[NeurIPS 2021 Spotlight] HELP: Hardware-adaptive Efficient Latency Prediction for NAS via Meta-Learning [Paper]

This is Official PyTorch implementation for HELP: Hardware-adaptive Efficient Latency Prediction for NAS via Meta-Learning.

@inproceedings{lee2021help,
    title     = {HELP: Hardware-Adaptive Efficient Latency Prediction for NAS via Meta-Learning},
    author    = {Lee, Hayeon and Lee, Sewoong and Chong, Song and Hwang, Sung Ju},
    booktitle = {Advances in Neural Information Processing Systems (NeurIPS)},
    year      = {2021}
}

Overview

For deployment, neural architecture search should be hardware-aware, in order to satisfy the device-specific constraints (e.g., memory usage, latency and energy consumption) and enhance the model efficiency. Existing methods on hardware-aware NAS collect a large number of samples (e.g., accuracy and latency) from a target device, either builds a lookup table or a latency estimator. However, such approach is impractical in real-world scenarios as there exist numerous devices with different hardware specifications, and collecting samples from such a large number of devices will require prohibitive computational and monetary cost. To overcome such limitations, we propose Hardware-adaptive Efficient Latency Predictor (HELP), which formulates the device-specific latency estimation problem as a meta-learning problem, such that we can estimate the latency of a model's performance for a given task on an unseen device with a few samples. To this end, we introduce novel hardware embeddings to embed any devices considering them as black-box functions that output latencies, and meta-learn the hardware-adaptive latency predictor in a device-dependent manner, using the hardware embeddings. We validate the proposed HELP for its latency estimation performance on unseen platforms, on which it achieves high estimation performance with as few as 10 measurement samples, outperforming all relevant baselines. We also validate end-to-end NAS frameworks using HELP against ones without it, and show that it largely reduces the total time cost of the base NAS method, in latency-constrained settings.

Prerequisites

Python 3.8 (Anaconda)
PyTorch 1.8.1
CUDA 10.2

Hardware spec used for meta-training the proposed HELP model

GPU: A single Nvidia GeForce RTX 2080Ti
CPU: Intel(R) Xeon(R) Silver 4114 CPU @ 2.20GHz

Installation

$ conda create --name help python=3.8
$ conda activate help
$ conda install pytorch==1.8.1 torchvision cudatoolkit=10.2 -c pytorch
$ pip install nas-bench-201
$ pip install tqdm
$ conda install scipy
$ conda install pyyaml
$ conda install tensorboard

1. Experiments on NAS-Bench-201 Search Space

2. Experiments on FBNet Search Space

3. Experiments on OFA Search Space

4. Experiments on HAT Search Space

1. Reproduce Main Results on NAS-Bench-201 Search Space

We provide the code to reproduce the main results on NAS-Bench-201 search space as follows:

Computing architecture ranking correlation between latencies estimated by HELP and true measured latencies on unseen devices (Table 3).
Latency-constrained NAS Results with MetaD2A + HELP on unseen devices (Table 4).
Meta-Training HELP model.

1.1. Data Preparation and Model Checkpoint

We include all required datasets and checkpoints in this github repository.

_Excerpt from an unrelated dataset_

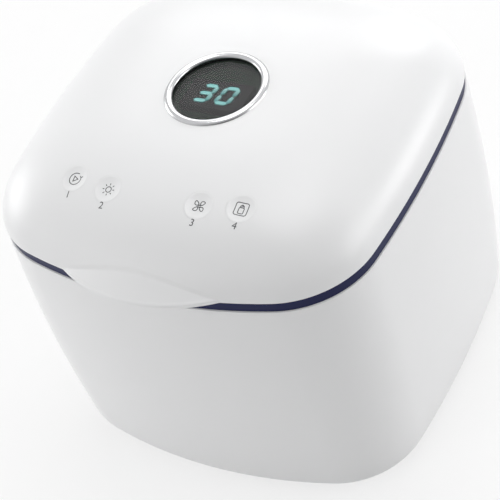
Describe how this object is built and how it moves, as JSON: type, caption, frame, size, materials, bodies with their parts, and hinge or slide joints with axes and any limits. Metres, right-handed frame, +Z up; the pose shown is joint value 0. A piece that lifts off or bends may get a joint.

1.2. [Meta-Test] Architecture ranking correlation

You can compute architecture ranking correlation between latencies estimated by HELP and true measured latencies on unseen devices on NAS-Bench-201 search space (Table 3):

$ python main.py --search_space nasbench201 \
		 --mode 'meta-test' \
		 --num_samples 10 \
		 --num_meta_train_sample 900 \
                 --load_path [Path of Checkpoint File] \
		 --meta_train_devices '1080ti_1,1080ti_32,1080ti_256,silver_4114,silver_4210r,samsung_a50,pixel3,essential_ph_1,samsung_s7' \
		 --meta_valid_devices 'titanx_1,titanx_32,titanx_256,gold_6240' \                 
                 --meta_test_devices 'titan_rtx_256,gold_6226,fpga,pixel2,raspi4,eyeriss'

You can use checkpoint file provided by this git repository ./data/nasbench201/checkpoint/help_max_corr.pt as follows:

$ python main.py --search_space nasbench201 \
		 --mode 'meta-test' \
		 --num_samples 10 \
		 --num_meta_train_sample 900 \
                 --load_path './data/nasbench201/checkpoint/help_max_corr.pt' \
		 --meta_train_devices '1080ti_1,1080ti_32,1080ti_256,silver_4114,silver_4210r,samsung_a50,pixel3,essential_ph_1,samsung_s7' \
		 --meta_valid_devices 'titanx_1,titanx_32,titanx_256,gold_6240' \                 
                 --meta_test_devices 'titan_rtx_256,gold_6226,fpga,pixel2,raspi4,eyeriss'

or you can use provided script:

$ bash script/run_meta_test_nasbench201.sh [GPU_NUM]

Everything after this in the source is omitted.